- Directed by: John Borowski
- Written by: John Borowski
- Produced by: John Borowski
- Starring: John DiMaggio
- Distributed by: Waterfront Productions
- Release date: May 28, 2011;
- Running time: 80 minutes
- Country: United States
- Language: English

= Carl Panzram: The Spirit of Hatred and Vengeance =

Carl Panzram: The Spirit of Hatred and Vengeance is a 2011 documentary film by John Borowski about the life and death of serial killer Carl Panzram. It is Borowski's third film.

== Synopsis ==
A lifelong criminal and serial killer, Carl Panzram befriends Henry Lesser, a young jail guard at the Washington, D.C. jail in 1928. After hearing of Panzram's tortured upbringing, Lesser sends Panzram one dollar and convinces the killer to write his autobiography while secretly supplying him with pencil and paper.
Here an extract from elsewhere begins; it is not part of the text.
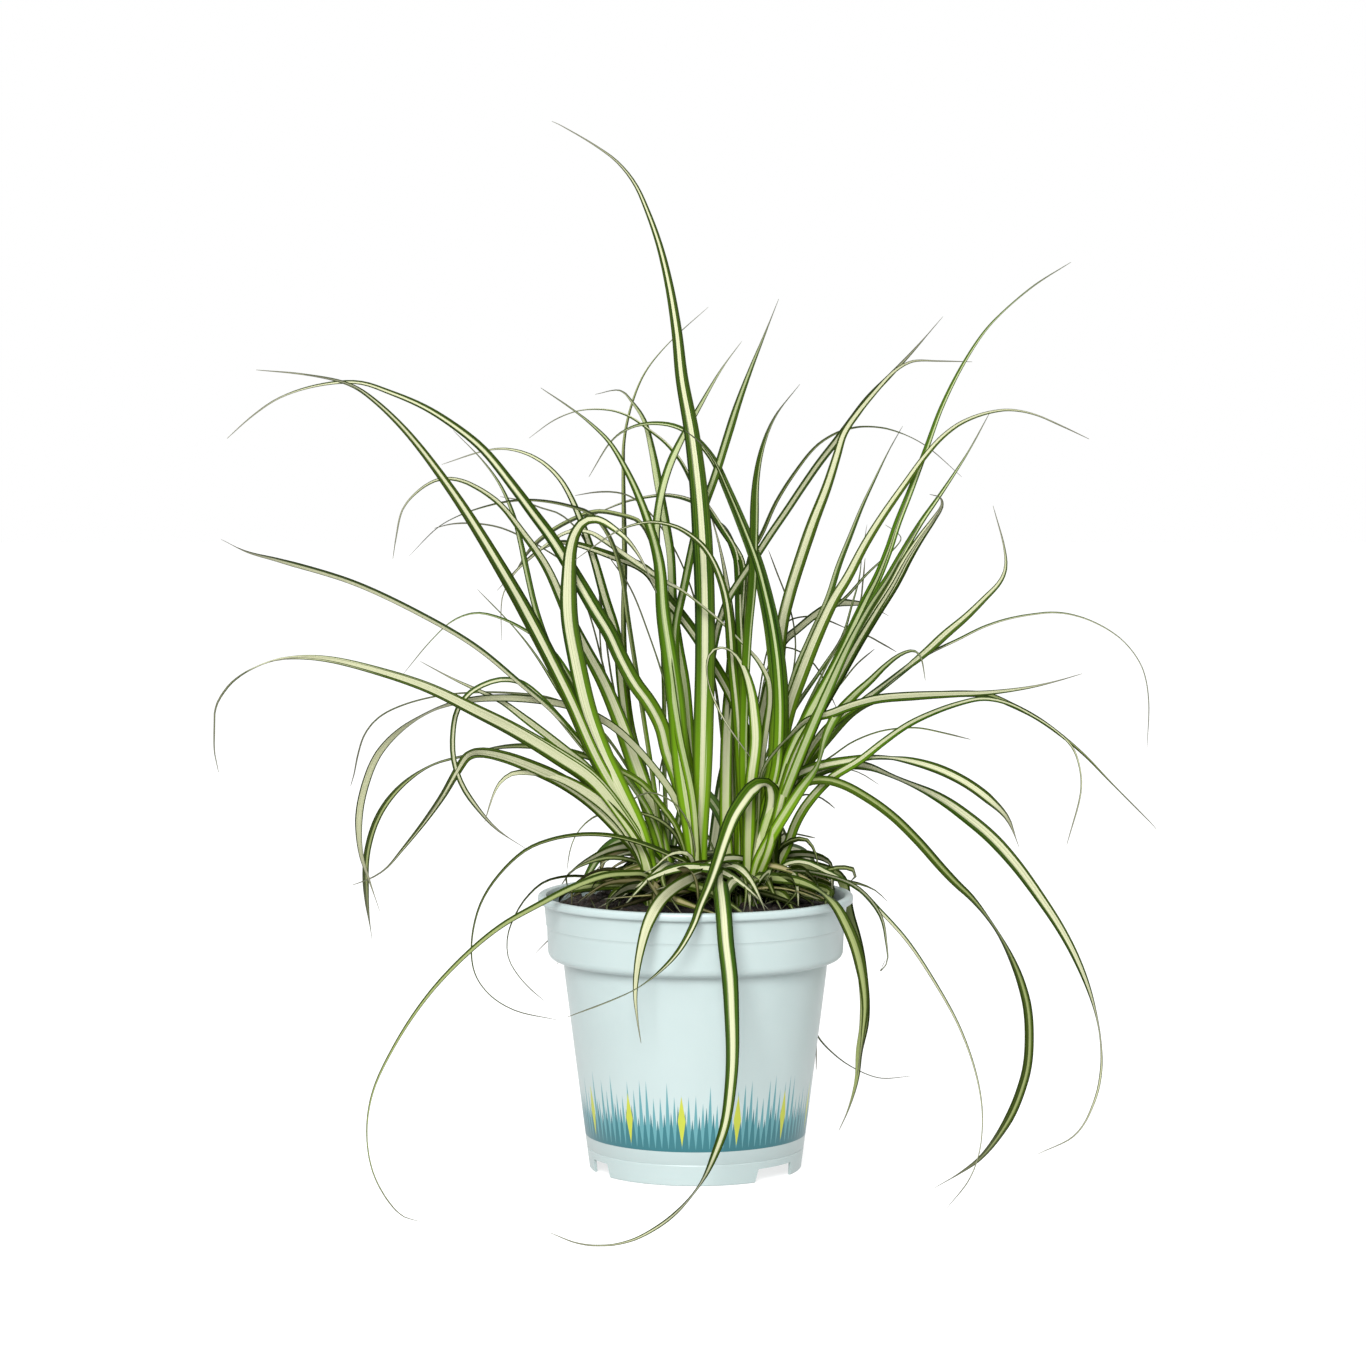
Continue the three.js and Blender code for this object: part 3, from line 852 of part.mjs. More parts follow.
// How far a leaf reaches up and down about its middle line, and how unsure its depth is between samples.
function measureReach(leaf) {
  const { path } = leaf;
  path.forEach((here, index) => {
    const before = path[Math.max(0, index - 1)];
    const after = path[Math.min(path.length - 1, index + 1)];
    const across = after.across - before.across;
    const up = after.up - before.up;
    const level = Math.abs(across) / Math.max(Math.hypot(across, up), 1e-6);
    here.halfRise = here.halfSeen * level + LEAF_THICKNESS / 2;
    here.slack = Math.abs(after.depth - before.depth) / 4;
    here.ownDepth = here.depth;
  });
}

function tuftLeaves() {
  return Object.entries(TUFTS).map(([name, { crown }], tuft) => {
    return leavesOf(name).map((leaf, index) => {
      const grown = shaped(sampled(leaf, crown, tuft * 100 + index));
      measureReach(grown);
      return grown;
    });
  });
}

// ---- The object ----

const PLASTIC = new THREE.MeshStandardMaterial({ color: 0xd5e6e5, roughness: 0.45, metalness: 0 });
const COMPOST = new THREE.MeshStandardMaterial({ color: 0x2d1f17, roughness: 0.95, metalness: 0 });
const LEAF = new THREE.MeshStandardMaterial({ color: 0x9cb456, roughness: 0.55, metalness: 0 });

function piece(name, solid, material) {
  const mesh = new THREE.Mesh(geometryOf(solid), material.clone());
  mesh.name = name;
  return mesh;
}

const sedge = new THREE.Group();
sedge.add(piece("pot", potSolid(), PLASTIC));
sedge.add(piece("soil", soilSolid(), COMPOST));

const grown = tuftLeaves();
bendClear(grown);
Object.entries(TUFTS).forEach(([name, { crown }], tuft) => {
  const straps = grown[tuft].map(({ path }) => strapSolid(path));
  const whole = wasm.Manifold.union([crownSolid(crown), ...straps]);
  sedge.add(piece(`tuft_${name}`, largestBodyOf(whole), LEAF));
});

export default sedge;
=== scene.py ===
# %% [markdown]
# # A variegated sedge in its nursery pot
# The real object is a small perennial: tufts of folded strap leaves, cream along the middle and green along
# the margins, that arch out of dark compost in a thin moulded pot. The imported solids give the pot, the
# compost and each tuft their real place and reach. Here each of them gets its true surface: a spun pot with
# a printed band, crumbly compost, and blades with a fold, a taper and stripes that run their whole length.

import math

import bpy
import numpy as np
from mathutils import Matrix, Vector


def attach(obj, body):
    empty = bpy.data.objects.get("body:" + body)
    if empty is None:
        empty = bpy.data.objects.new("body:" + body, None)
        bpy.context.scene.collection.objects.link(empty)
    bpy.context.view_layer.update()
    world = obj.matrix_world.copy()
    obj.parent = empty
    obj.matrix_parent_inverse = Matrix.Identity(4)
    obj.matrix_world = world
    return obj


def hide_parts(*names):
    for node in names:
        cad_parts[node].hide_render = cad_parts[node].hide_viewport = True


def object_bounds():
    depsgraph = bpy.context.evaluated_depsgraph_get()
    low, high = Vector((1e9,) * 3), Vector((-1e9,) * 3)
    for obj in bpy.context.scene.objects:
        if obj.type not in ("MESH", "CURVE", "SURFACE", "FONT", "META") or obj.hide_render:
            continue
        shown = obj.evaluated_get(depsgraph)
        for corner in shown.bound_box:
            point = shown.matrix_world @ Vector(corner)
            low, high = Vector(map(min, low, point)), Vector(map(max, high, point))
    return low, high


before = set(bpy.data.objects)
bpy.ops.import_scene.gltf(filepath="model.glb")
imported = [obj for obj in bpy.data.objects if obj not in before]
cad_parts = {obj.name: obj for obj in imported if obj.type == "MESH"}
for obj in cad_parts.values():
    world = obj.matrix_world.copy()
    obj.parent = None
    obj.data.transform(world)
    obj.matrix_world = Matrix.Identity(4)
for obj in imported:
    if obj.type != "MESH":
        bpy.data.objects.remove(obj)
cad_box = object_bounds()
MM = 0.001
print("nodes:", sorted(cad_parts))

# %% [markdown]
# ## Selecting, placing and finishing
# An operator acts on all that is selected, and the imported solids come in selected, so every step starts from
# a clean selection. A finished piece sits at the origin, unturned, with its place in its mesh, so that a
# pattern which reads the piece's own coordinates stays where it belongs.


# %% Helpers for selecting and finishing
def deselect_all():
    """Nothing stays selected, because an operator acts on all that is."""
    if bpy.context.object and bpy.context.object.mode != "OBJECT":
        bpy.ops.object.mode_set(mode="OBJECT")
    bpy.ops.object.select_all(action="DESELECT")


def select_only(thing):
    deselect_all()
    thing.select_set(True)
    bpy.context.view_layer.objects.active = thing


def apply_place(thing):
    """The object goes to the origin and its place goes into its mesh."""
    select_only(thing)
    bpy.ops.object.transform_apply(location=True, rotation=True, scale=True)


def apply_modifiers(thing):
    select_only(thing)
    for modifier in list(thing.modifiers):
        bpy.ops.object.modifier_apply(modifier=modifier.name)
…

Panzram writes over 40,000 words documenting his entire life of incarceration, torture, rape, and murder.

The film includes footage of Panzram's handwritten papers, Leavenworth Penitentiary, the Clinton Correctional Facility, the Minnesota Correctional Facility – Red Wing, and an exclusive interview with Panzram's jail guard, Henry Lesser.

John DiMaggio provides the voice of Carl Panzram.